The way you fight, now? I’d drain you before you finished your first quip.

The question burst out before she could bite it back. “I don’t suppose you’ve seen His Ghostliness? Or, you know, not seen, but sensed?”

Jo took the abrupt change in topic in stride. “Spike? He’s not here, now, but he comes and goes. I don’t think he can help himself. He’s tied to you, somehow. Mystically, I mean. I don’t think he can leave.”

So, Spike hadn’t left. Buffy wasn’t surprised to hear that Spike was hanging around in some weird invisible way. She wondered how she’d ever doubted it. “I get the impression he never left, even when he could, and I was doing everything in my power to make him.” Buffy caught Jo’s curious glance. “What?”

“Careful, Buffy.”

Buffy stopped and swiped her foot against the floor, but found an even surface. Ah. Jo wanted her to be careful around Spike. Like she needed the warning after the Eastern Market fiasco.

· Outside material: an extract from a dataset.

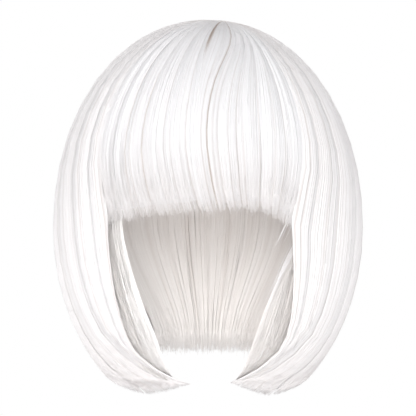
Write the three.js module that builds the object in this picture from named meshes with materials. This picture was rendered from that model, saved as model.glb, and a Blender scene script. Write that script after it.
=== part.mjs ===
// A bob wig with a straight fringe and long front points: a thin cap with the hair sewn to it.
// Millimetres, +Z up. The face looks along -Y. Left and right are as seen from the front.
// The origin is where the top of the head meets the inside of the cap.

import * as THREE from "three";

const { clamp, degToRad, lerp, radToDeg, smoothstep } = THREE.MathUtils;

// The head that the cap is cut for
const headWidth = 154;
const headFront = 94;
const headBack = 98;
const headHeight = 104; // top of the head to its widest level
const headTuck = 92; // widest level to where the lower head would close
const headFullness = 2.1; // 2 is an ellipse, more is squarer

// Cap
const capWall = 1.2;
const capEdgeFront = 66; // below the top of the head
const capEdgeSide = 104;
const capEdgeBack = 124;

// Outer form of the hair
const hairWidth = 233;
const hairFront = 112;
const hairBack = 126;
const hairLength = 279; // crown to the lowest point of the front locks
const widestDrop = 157; // crown to the widest level
const sideTuck = 147; // widest level to where the sides would close
const backTuck = 124; // the same at the back, which tucks in sooner
const hairFullness = 2.08;
const crownHair = 9; // hair that lies over the cap at the crown

// The crown root, from which all the hair falls
const rootRight = 12.5;
const rootForward = 5;
const rootGap = 1.3; // how far each piece starts from the root
const rootFall = 1.2; // degrees from the crown where the pieces start

// Walls and gaps
const hairWall = 9;
const hemWall = 2;
const frontEdgeWall = 3;
const seatGap = 0.8; // between the hair and the cap that it is sewn to
const partGap = 1.2; // between neighbouring pieces of hair
const seatedFall = 24; // degrees down to which the hair lies on the cap
const liftedFall = 56; // degrees where it has left the cap

// Locks
const lockRise = 2.2; // height of a lock over the groove beside it
const lockTip = 5; // how far a lock's tip passes the groove beside it
const columnsPerLock = 4;
const reliefStart = 6; // degrees from the crown where the grooves begin
const reliefFull = 34;

// Fringe
const fringeSweep = 5.5; // degrees that the middle tips swing to the right
const sweepDrop = 92; // crown to where the swing begins
const sweepCentre = -5; // azimuth of the widest swing
const sweepReach = 34; // degrees either side of it
const fringeCurl = 4; // how far the tips turn in

// Nape
const napeWall = 5;
const napeRootWall = 2.5; // where it is sewn to the cap
const napeRootDrop = 96; // crown to the top of the nape hair on the cap
const napeRootSpread = 72; // degrees either side of the back, at the cap
const napeHemWidth = 78;
const napeHemDepth = 72; // behind the crown
const napeHemBow = 9; // how far the hem's ends come forward
const napeGather = 1.35; // 1 draws the hair in evenly, more draws it in lower down

// Inner locks
const innerLockWidth = 30;
const innerLockWall = 4.5;
const innerLockSides = 8;

// Steps of the meshes
const fringeRows = 14;
const panelRows = 20;
const backRows = 14;
const napeRows = 11;
const capColumns = 36;
const capRows = 8;

// Back edge of the side panels, in degrees of azimuth from the front
const panelBack = 112;

// Where the fringe and then the front edge of each side panel runs, from the crown down.
// drop is a share of hairLength, azimuth is in degrees from the front.
const frontEdge = {
  left: [
    { drop: 0, azimuth: 51 },
    { drop: 0.2, azimuth: 50 },
    { drop: 0.36, azimuth: 47.5 },
    { drop: 0.44, azimuth: 44 },
    { drop: 0.53, azimuth: 40 },
    { drop: 0.66, azimuth: 38.8 },
    { drop: 0.8, azimuth: 37.9 },
    { drop: 0.88, azimuth: 36 },
    { drop: 0.93, azimuth: 31 },
    { drop: 0.958, azimuth: 24 },
    { drop: 0.968, azimuth: 17 },
    { drop: 0.975, azimuth: 9.6 },
  ],
  right: [
    { drop: 0, azimuth: 43 },
    { drop: 0.2, azimuth: 42 },
    { drop: 0.38, azimuth: 39 },
    { drop: 0.48, azimuth: 34.5 },
    { drop: 0.55, azimuth: 32 },
    { drop: 0.66, azimuth: 33.4 },
    { drop: 0.77, azimuth: 35.2 },
    { drop: 0.84, azimuth: 36 },
    { drop: 0.89, azimuth: 34 },
    { drop: 0.935, azimuth: 28 },
    { drop: 0.955, azimuth: 21 },
    { drop: 0.97, azimuth: 12.4 },
  ],
};

// Lower edge of the fringe: across from its left edge to its right, drop as a share of hairLength
const fringeHem = [
  { across: 0, drop: 0.545 },
  { across: 0.17, drop: 0.53 },
  { across: 0.29, drop: 0.52 },
  { across: 0.48, drop: 0.509 },
  { across: 0.67, drop: 0.509 },
  { across: 0.81, drop: 0.514 },
  { across: 0.9, drop: 0.53 },
  { across: 1, drop: 0.556 },
];

// Lower edge of a side panel: across from its front point to its back edge
const panelHem = [
  { across: 0, drop: 0.966 },
  { across: 0.1, drop: 0.981 },
  { across: 0.2, drop: 0.994 },
  { across: 0.33, drop: 1 },
  { across: 0.42, drop: 0.99 },
  { across: 0.5, drop: 0.979 },
  { across: 0.6, drop: 0.968 },
  { across: 0.8, drop: 0.953 },
  { across: 1, drop: 0.935 },
];

// Lower edge of the back hair: azimuth from its edge to the middle of the back
const backHem = [
  { azimuth: 112, drop: 0.935 },
  { azimuth: 130, drop: 0.918 },
  { azimuth: 150, drop: 0.906 },
  { azimuth: 180, drop: 0.903 },
];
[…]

But then she remembered his expression when she’d thanked him for trying to get through the tunnel wall. It had been all soft, and awed, and oddly pained. Not exactly an expression she’d expect on the face of her assassin.

What the hell was wrong with her? Her feeling for Spike wobbled like a bizarre internal Tilt-a-Whirl. Just when she thought she hated his possibly evil ass, annoying feelings that she would not, under any circumstance, call “fuzzy,” tickled at her tummy and made her want to do – things. Non punching-him-in-the-face things.

“It’s hard to explain, because, y’know, my memory’s riddled with holes. But I know that I knew him.”

“You cared for him.”

Buffy pocketed the rest of her hardtack and wiped her palms on her pants. “Uh, no. No way.” She winced at Jo’s skeptical silence. “I mean, I’m not sure I would go that far. I don’t like him or trust him. It’s just that he knows who I used to be and I guess I’m, y’know, intrigued. Maybe. A little.”

“Of course you are. He’s the only existing link to your past.” Jo’s voice sounded quiet and oddly strained. “I can sense him, even when he’s invisible. He watches you sleep. Sometimes, I think he stretches out next to you.”

“Oh,” Buffy said. “Creepy.”

“You’re not kidding. I mean it when I tell you to be careful around him. The way he acts – I don’t think he wants to hurt you, Buffy, but he will. He almost got you killed.”

Buffy held her wrapped wrist closer to her body. She didn’t need the reminder, not when those little aches were becoming large ones, and her skewered thigh was beginning to tremble from overuse. “No kidding.”

“And yet, you’re asking after him.” Jo put a gentle hand on Buffy’s elbow.

“Only because he’s some freakish ghost who’s giving me non-corporeal cuddles against my will!”

Jo’s fingers tightened on Buffy’s arm. “What is it, exactly, that you remember about him?”

Buffy didn’t want to answer Jo. She didn’t want to think about Spike. She wanted to think about her hopeless situation. Yeah, that sounded a lot better. “I think I sense it getting stronger that-a-way.” There was only one way – the tunnel didn’t fork – so the direction she indicated couldn’t possibly be wrong.

Jo made a clicking noise with her tongue but said nothing. She walked another fifty feet, then pulled up. “Something’s blocking the tunnel.”

Buffy stepped forward, her hands splayed in front of her. She felt out and stepped around a few large rocks before a block of less-black emerged from the dark. She pressed her palms to it, disrupting a few tiny pebbles from the muddy mass of rubble.

“Geez, what’s with all the stupid cave-ins around here?” Jo asked.

Buffy kept her hands on the wall, feeling power thrumming through from the other side. Even the tunnel did lead to what she wanted – and she couldn’t be sure of that, now could she? – she couldn’t reach it. She’d never reach it.

Buffy didn’t remember her mother – not her name, or her looks, or her smell. But she remembered children’s stories that her mother must have read her. The Little Engine That Could? She was the Little Engine That Should Have Been Sold for Scrap Years Ago.

“Is your wrist bothering you? Or your leg? You’re shaking. Do you want to sit down for a minute?” Jo’s fingertips brushed Buffy’s shoulder.

Buffy didn’t want to sit down. She wanted – needed – to get drunk. To get high. To get outside of herself and forget about not remembering. Hallucinate her way out of these tunnels. These endless dead ends .

She shook off Jo’s touch. “I’m getting some more hicha. Don’t wait up.”